The operator-side question set is different. Who is the legal parent entity, and have they shipped a sweepstakes brand before? What software stack are they running, and does that vendor have a track record of on-time payouts and stable S2S postbacks? Which licensing model is the entity operating under, and does that model expose affiliates to clawback or shutdown risk? What does the affiliate program rate card look like at launch, and how have rate cards from comparable launches drifted over the first 12 months?
This tracker is the answer to that question set, applied to the brands that have launched or wound down across 2025 and 2026. It does not list every operator.
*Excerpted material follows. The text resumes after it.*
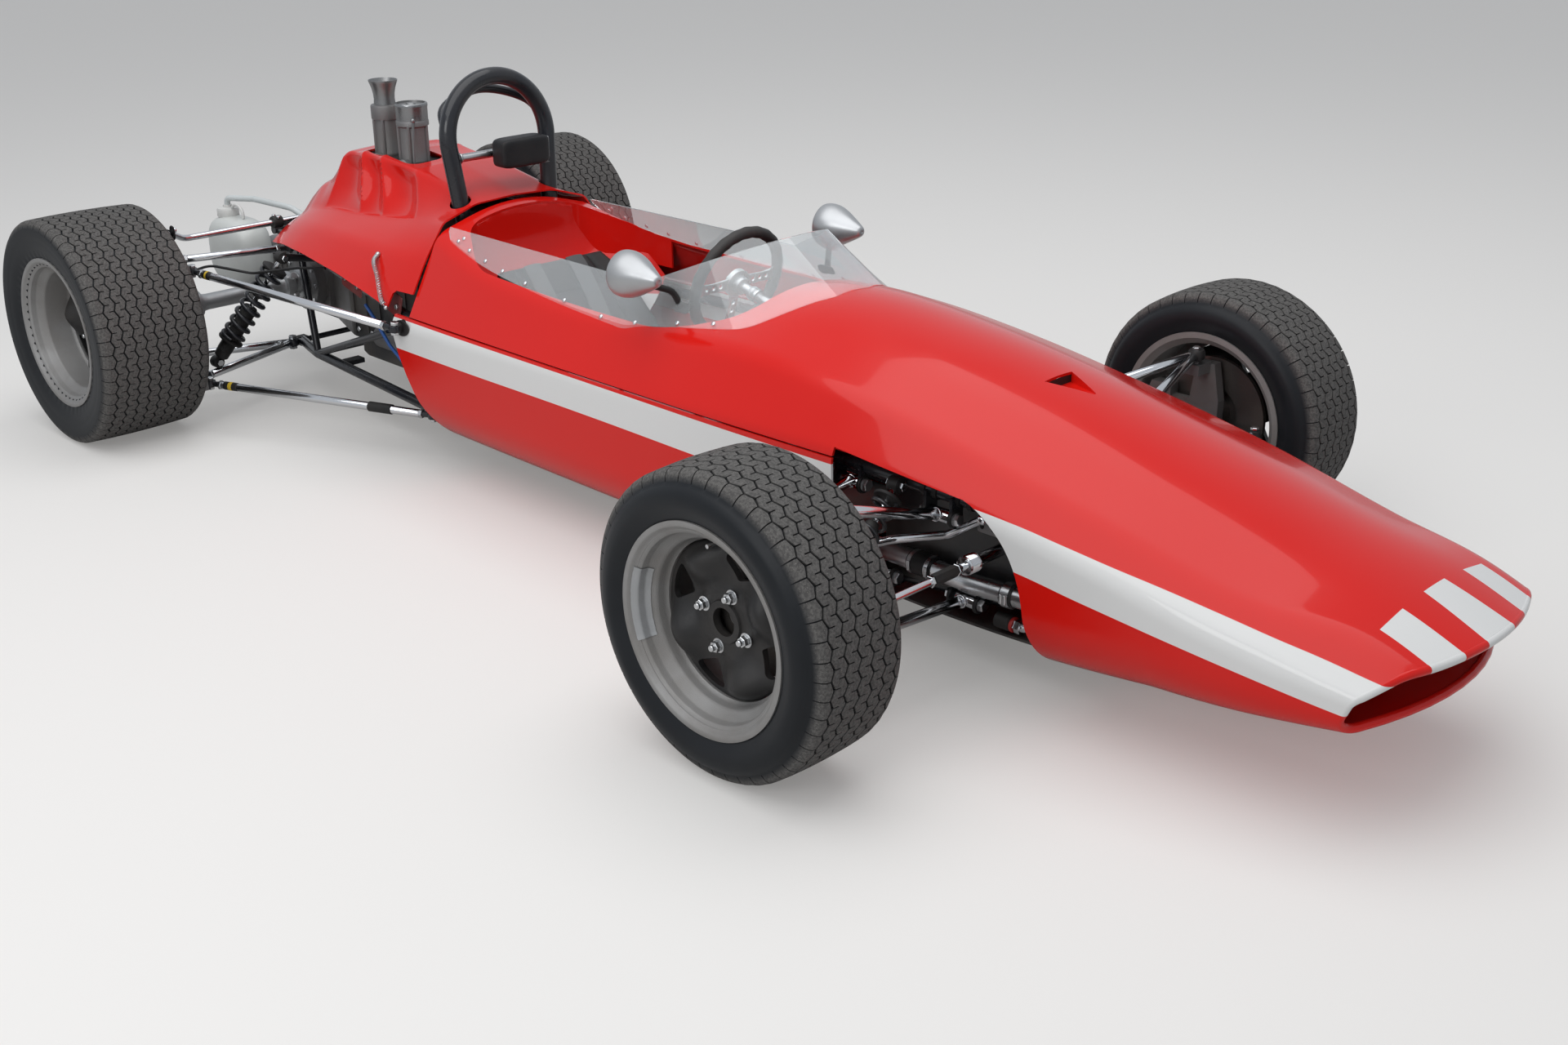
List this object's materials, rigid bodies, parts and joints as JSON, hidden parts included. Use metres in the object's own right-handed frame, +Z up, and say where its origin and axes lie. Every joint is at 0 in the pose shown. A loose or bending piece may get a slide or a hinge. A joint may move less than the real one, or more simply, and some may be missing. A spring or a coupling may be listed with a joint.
{
  "type": "open wheel racing car",
  "caption": "Single-seat open wheel racing car with a wedge nose, wrap-round screen, roll hoop, wide rear wheels and working steering.",
  "frame": {"origin": "on the ground under the middle of the overall length, on the car's centre plane", "axes": "+X ahead towards the nose, +Y to the driver's left, +Z up"},
  "size_m": [3.58, 1.6272, 0.8919],
  "materials": {
    "body_paint": "gloss red with white stripes",
    "panel_black": "satin black",
    "frame_paint": "satin blue-black",
    "clear_screen": "clear sheet",
    "black_trim": "matte",
    "padding": "black padded cover",
    "bright_steel": "plated",
    "brushed": "brushed",
    "cast_alloy": "as cast",
    "wheel_alloy": "painted silver grey with a dark centre",
    "tyre_rubber": "worn tread, smooth sidewall",
    "iron": "machined faces",
    "engine_grey": "painted dark grey",
    "pipe_steel": "heat-tinted",
    "bottle": "milky white"
  },
  "bodies": {
    "chassis": {"upper_body": "body_paint", "side_panel_left": "body_paint", "side_panel_right": "body_paint", "floor_pan": "panel_black", "bulkhead": "panel_black", "engine_cover": "body_paint", "windscreen": "clear_screen", "dash_panel": "black_trim", "seat": "padding", "roll_hoop": "frame_paint", "headrest": "padding", "mirrors": "brushed", "engine_block": "engine_grey", "carburettors": "cast_alloy", "gearbox": "cast_alloy", "exhaust": "pipe_steel", "catch_tank": "bottle", "radiator": "engine_grey", "water_pipes": "brushed", "frame_front": "frame_paint", "frame_rail_left": "frame_paint", "frame_rail_right": "frame_paint", "frame_rear": "frame_paint", "front_wishbones": "bright_steel", "rear_wishbones": "bright_steel", "radius_rods": "bright_steel", "front_dampers": "black_trim", "rear_dampers": "black_trim", "anti_roll_bar": "bright_steel", "rack_housing": "cast_alloy", "rear_uprights": "cast_alloy"},
    "steering_wheel": {"steering_wheel": "black_trim", "steering_column": "brushed"},
    "steering_rack": {"steering_rack": "bright_steel"},
    "knuckle_left": {"front_upright_left": "cast_alloy"},
    "front_wheel_left": {"front_left_rim": "wheel_alloy", "front_left_tyre": "tyre_rubber", "front_left_disc": "iron"},
    "rear_wheel_left": {"rear_left_rim": "wheel_alloy", "rear_left_tyre": "tyre_rubber", "rear_left_disc": "iron", "driveshaft_left": "brushed"},
    "knuckle_right": {"front_upright_right": "cast_alloy"},
    "front_wheel_right": {"front_right_rim": "wheel_alloy", "front_right_tyre": "tyre_rubber", "front_right_disc": "iron"},
    "rear_wheel_right": {"rear_right_rim": "wheel_alloy", "rear_right_tyre": "tyre_rubber", "rear_right_disc": "iron", "driveshaft_right": "brushed"}
  },
  "joints": [
    {"name": "steering", "type": "hinge", "parent": "chassis", "child": "steering_wheel", "pos_m": [0.118, 0, 0.532], "axis": [0.9596, 0, -0.2812], "range_deg": [-270, 270]},
    {"name": "rack", "type": "slide", "parent": "chassis", "child": "steering_rack", "axis": [0, 1, 0], "range_m": [-0.04448, 0.04448]},
    {"name": "kingpin_left", "type": "hinge", "parent": "chassis", "child": "knuckle_left", "pos_m": [0.87, 0.607, 0.172], "axis": [-0.0281, -0.0842, 0.9961], "range_deg": [-18.4, 18.4]},
    {"name": "front_left_spin", "type": "hinge", "parent": "knuckle_left", "child": "front_wheel_left", "pos_m": [0.87, 0.705, 0.264], "axis": [0, 1, 0], "continuous": true},
    {"name": "kingpin_right", "type": "hinge", "parent": "chassis", "child": "knuckle_right", "pos_m": [0.87, -0.607, 0.172], "axis": [-0.0281, 0.0842, 0.9961], "range_deg": [-18.4, 18.4]},
    {"name": "front_right_spin", "type": "hinge", "parent": "knuckle_right", "child": "front_wheel_right", "pos_m": [0.87, -0.705, 0.264], "axis": [0, 1, 0], "continuous": true},
    {"name": "rear_left_spin", "type": "hinge", "parent": "chassis", "child": "rear_wheel_left", "pos_m": [-1.43, 0.6775, 0.276], "axis": [0, 1, 0], "continuous": true},
    {"name": "rear_right_spin", "type": "hinge", "parent": "chassis", "child": "rear_wheel_right", "pos_m": [-1.43, -0.6775, 0.276], "axis": [0, 1, 0], "continuous": true}
  ],
  "couplings": [
    {"joint": "rack", "follows": "steering", "m_per_rad": -0.0093117},
    {"joint": "kingpin_left", "follows": "steering", "ratio": -0.066667},
    {"joint": "kingpin_right", "follows": "steering", "ratio": -0.066667}
  ]
}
It focuses on the ones that have surfaced enough public signal (corporate registration, vendor announcement, affiliate-program publication, regulatory action) to support a useful evaluation.
How to read launch dates in this tracker
Where a specific launch month is shown, the date is taken from publicly announced filings or vendor press releases. Where the entry says "recent" or "reported", the brand was identified through industry trade reporting without a confirmed corporate launch date. Treat the tracker as a starting point for due diligence, not as a substitute for direct outreach to the operator.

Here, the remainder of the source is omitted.